Emperyalistlerin Afganistan’dan çekilmesi ve Taliban’ın iktidarı almasıyla birlikte göçmenlik sorunu yeniden gündemin ilk sıralarına oturdu. İnsanlık tarihi boyunca yaşanan göç, kapitalizmin ortaya çıkışı ve emperyalizmle birlikte siyasetin artan oranda konusu oldu. Ve son olarak emperyalist küreselleşmeyle birlikte çok daha kitlesel boyutlar kazanırken, egemenler elinde iç siyasette toplumsal bölünmeler çıkarmanın, bilinçlerde yanılsamalar yaratmanın ve böylelikle ırkçılık ve milliyetçiliği geliştirmenin aracı haline getirildi.
Oysa sadece Afganistan örneğinden hareketle bile içerisinde yaşadığımız emperyalist kapitalizmin yaşanan göçlerin yegane sorumlusu olduğunu görmek içten bile değil. Ülkenin karşı karşıya bırakıldığı on yıllara varan savaş ve işgaller, iç kışkırtmalar; emperyalistlerin çıkarlarına göre değişen dönemsel politikaları ve bu politikalara uygun işbirlikçi zümrelerin değişkenliği, ülke ekonomisinin, tabiatının talan edilmesi Afgan halkını yeni yaşam arayışına itiyor. O’nu bu hale getiren emperyalist ülkelerse çok doğal olarak Afgan halkının göç yollarında hedeflediği son noktayı oluşturuyor. Çünkü Afganistan gibi ülkelerin yeraltı ve yerüstü zenginlik kaynaklarına el koyanlar, istikrarsızlaştırarak kan gölüne çevirenler; işçi ve emekçileri iliklerine kadar sömürenler zenginliklerine zenginlik katıyorlar. Böylelikle dünyada sayılı emperyalistler arasında oluyorlar, halklar nezdinde “çekici” oluyorlar.

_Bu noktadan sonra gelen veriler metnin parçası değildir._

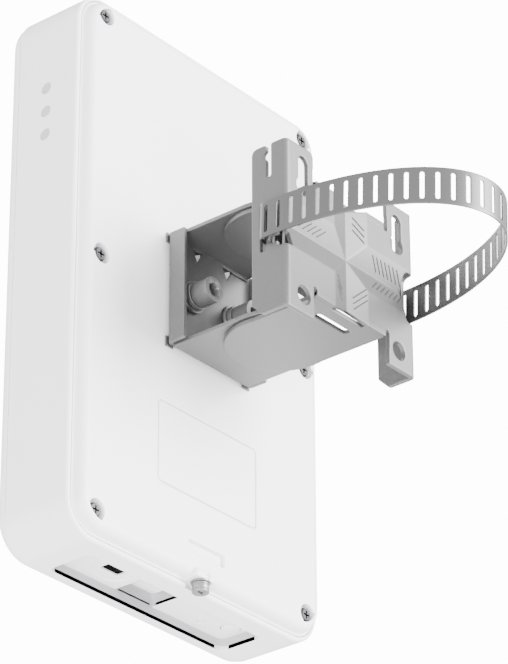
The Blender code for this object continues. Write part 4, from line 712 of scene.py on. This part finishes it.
def build_back_cover():
    """Back cover: a rolled shoulder carried round the edge, the flat with its recesses, screw cups."""
    size = bpy.context.scene.bridge_sizes
    edge, ledge, roll = 2.55, 1.2, size.shoulder
    half_x, half_z, radius = HALF_X - edge, HALF_Z - edge, size.corner - edge
    drop = BACK_Y - RIM_Y
    flat_inset = ledge + roll
    profile = [(0.0, RIM_Y - 2.0), (0.0, RIM_Y - 0.35), (0.12, RIM_Y - 0.1), (0.4, RIM_Y)]
    profile += [(ledge - 0.3, RIM_Y), (ledge - 0.08, RIM_Y + 0.1)]
    turn = np.linspace(0.08, QUARTER, 12)
    profile += [(ledge + roll * (1 - math.cos(t)), RIM_Y + drop * math.sin(t)) for t in turn]
    under = BACK_Y - COVER_SHEET
    profile += [(flat_inset, under), (flat_inset - 1.5, under), (ledge + 1.2, RIM_Y - 2.0)]
    ring = swept(half_x, half_z, radius, profile, (PANEL_X, PANEL_Z), "XZ", True, 18)
    add_piece("cover_shoulder", *ring, "white_plastic", "device", ("back_cover",))
    flat_x, flat_z, flat_r = half_x - flat_inset, half_z - flat_inset, radius - flat_inset
    screws = [(sx * SCREW_X, PANEL_Z + sz * SCREW_Z) for sz in (1, 0, -1) for sx in (1, -1)]
    label = {"half_x": 35.0, "half_z": 21.0, "at": (-1.3, PANEL_Z - 79.6)}
    plate = {"half_x": 12.6, "half_z": 3.1, "at": (-0.9, PANEL_Z - 125.0)}

    def outline(x, z):
        return without(box_edge(x, z, flat_x, flat_z, flat_r, (PANEL_X, PANEL_Z)),
                       *[disc_edge(x, z, SCREW_WELL, spot) for spot in screws],
                       box_edge(x, z, label["half_x"], label["half_z"], 2.5, label["at"]),
                       box_edge(x, z, plate["half_x"], plate["half_z"], 0.8, plate["at"]))

    x_lines = lines((-flat_x - 0.4, -66, 0.75), (-66, -37.5, 5), (-37.5, -33, 0.75), (-33, -14.5, 3),
                    (-14.5, -11, 0.75), (-11, 9.5, 3), (9.5, 13, 0.75), (13, 32, 3), (32, 35.5, 0.75),
                    (35.5, 66, 5), (66, flat_x + 0.4, 0.75))
    z_lines = PANEL_Z + lines((-flat_z - 0.4, -119.5, 0.75), (-119.5, -102, 3), (-102, -97.5, 0.75),
                              (-97.5, -61.5, 5), (-61.5, -57, 0.75), (-57, -7, 6), (-7, 7, 0.75),
                              (7, 121, 8), (121, flat_z + 0.4, 0.75))
    flat = cut_sheet(x_lines, z_lines, upright_at(BACK_Y), outline, COVER_SHEET, 0.3)
    cup = [(radius, BACK_Y - below) for radius, below in
           ((SCREW_WELL, 2.2), (SCREW_WELL, 3.4), (4.8, 3.75), (2.2, 3.75),
            (2.2, 4.7), (6.4, 4.7), (6.4, 2.2))]
    cups = [turned(cup, (x, 0, z), (0, 1, 0), 56) for x, z in screws]
    floors = [swept(r["half_x"] + 0.5, r["half_z"] + 0.5, 2.0,
                    [(0.0, BACK_Y - deep - 1.0), (0.0, BACK_Y - deep)], r["at"], "XZ", False, 6)
              for r, deep in ((label, 1.2), (plate, 2.0))]
    add_piece("cover_flat", *flat, "white_plastic", "device")
    add_piece("cover_recesses", *gather(*cups, *floors), "white_plastic", "device")
    sticker = swept(label["half_x"] - 0.75, label["half_z"] - 0.75, 2.0,
                    [(0.0, BACK_Y - 1.1), (0.0, BACK_Y - 0.2), (0.15, BACK_Y - 0.06)],
                    label["at"], "XZ", False, 6)
    add_piece("blank_label", *sticker, "label_film", "device", ("label",))
    tab = swept(6.6, 4.2, 1.4, [(0.5, LOWER_FACE + 3.4), (0.12, LOWER_FACE + 3.55), (0.0, LOWER_FACE + 4.0),
                                (0.0, LOWER_FACE + 6.9), (0.4, LOWER_FACE + 7.5)],
                (TAB_X, TAB_Y - 0.5), "XY", False, 8)
    add_piece("ground_tab", *tab, "white_plastic", "device")
    build_ground_sign()


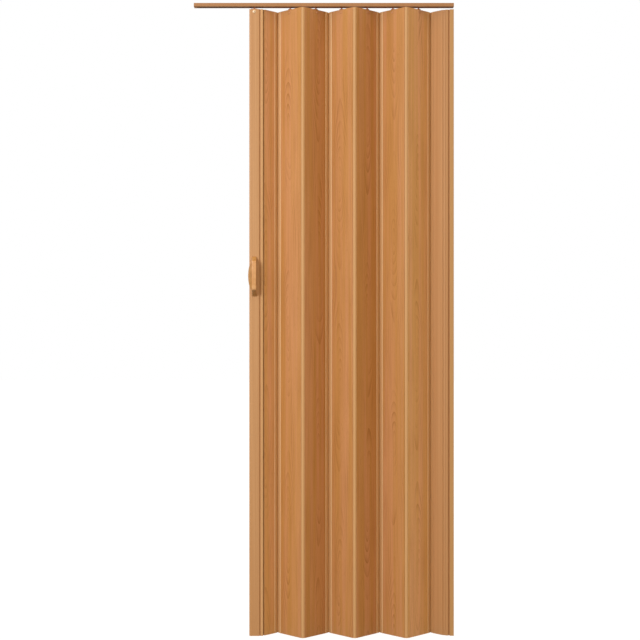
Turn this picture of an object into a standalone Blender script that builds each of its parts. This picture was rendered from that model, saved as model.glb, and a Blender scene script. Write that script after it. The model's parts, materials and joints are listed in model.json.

İster iklim krizinden, doğal afetlerden, isterse Afganistan’da olduğu gibi savaş ve işgaller nedeniyle yaşanan tüm bu göçlerin sorumlusu sanki kendileri değilmiş gibi hareket eden emperyalistler, Afganistan’da yaşanacak yeni bir iktidar değişiminde ortaya çıkacak tabloyu gördüklerinden göçmenleri hedefe koyan söylemleri ayyuka çıkardılar, sınırlar arası tel örgüler çekmeye başladılar, Türkiye gibi bölgedeki gerici devletleri üç beş kuruşla ya da siyasi destek sözleriyle göçmenleri kendi ülkelerinde tutmaya yönelttiler.
Emperyalistlerin göç dalgalarının sorumlusu olduğu kadar göçmenlik hakkının insan hakkı olduğunu bilen yerli ilerici ve devrimci kuvvetler Avrupa’nın ve ABD’nin birçok kentinde “yerimiz var, hoş geldiniz” eylemleri düzenledi, düzenliyor. Antiemperyalist politika bakımından önemli bir yerde duran bu eylemler, insani açıdan da onurlu eylemler niteliğindedir. Bir yandan emperyalistlerin yaşananlardan dolayı sorumluluğunu ortaya koyarken, öte yandan göçmenler üzerinden halklar arası kışkırtmalara, bencilliğe karşı paylaşımı ortaya koyan eylemlerdir.
Avrupa’da yaşayan Türkiyeli ve Kürdistanlı demokratik kurumlar, siyasi özneler hiç uzağa gitmeden kendi yaşam deneyimleri üzerinden yaşanan son göçmen dalgası, tartışması ve eylemleriyle doğru bir ilişki mutlaka kurmalılar. Avrupa’nın her ülkesinde yapılan ve göçmenleri ve göçmenliği sahiplenen, emperyalistleri teşhir masasına koyan eylemlerin aktif bir parçası olmak, yapılmayan alanlarda eylem çağrıları yapmak, inisiyatifler geliştirme göreviyle karşı karşıyadırlar.
Enternasyonalist ruhla bezenmiş komünistler, göçmenlerin haklarını her koşul altında savunmak, onlara dönük saldırılar karşısında en ön safta barikat olmak, göçmenliğin esas kaynağı emperyalist kapitalizme karşı mücadeleyi bir de bu gündem üzerinden geliştirmek göreviyle yüklüdürler.
Sınırsız bir dünya özlemiyle tutuşanlar, bugün için çıkartılan gerici yasaların, inşa edilen göçmen kampların, örülen dikenli tellerin, çekilen beton duvarların, konuşlandırılan yüzbinlerce sınır güvenlik birimlerinin ortadan kaldırılması için tüm yerellerde aktif olmalıdır.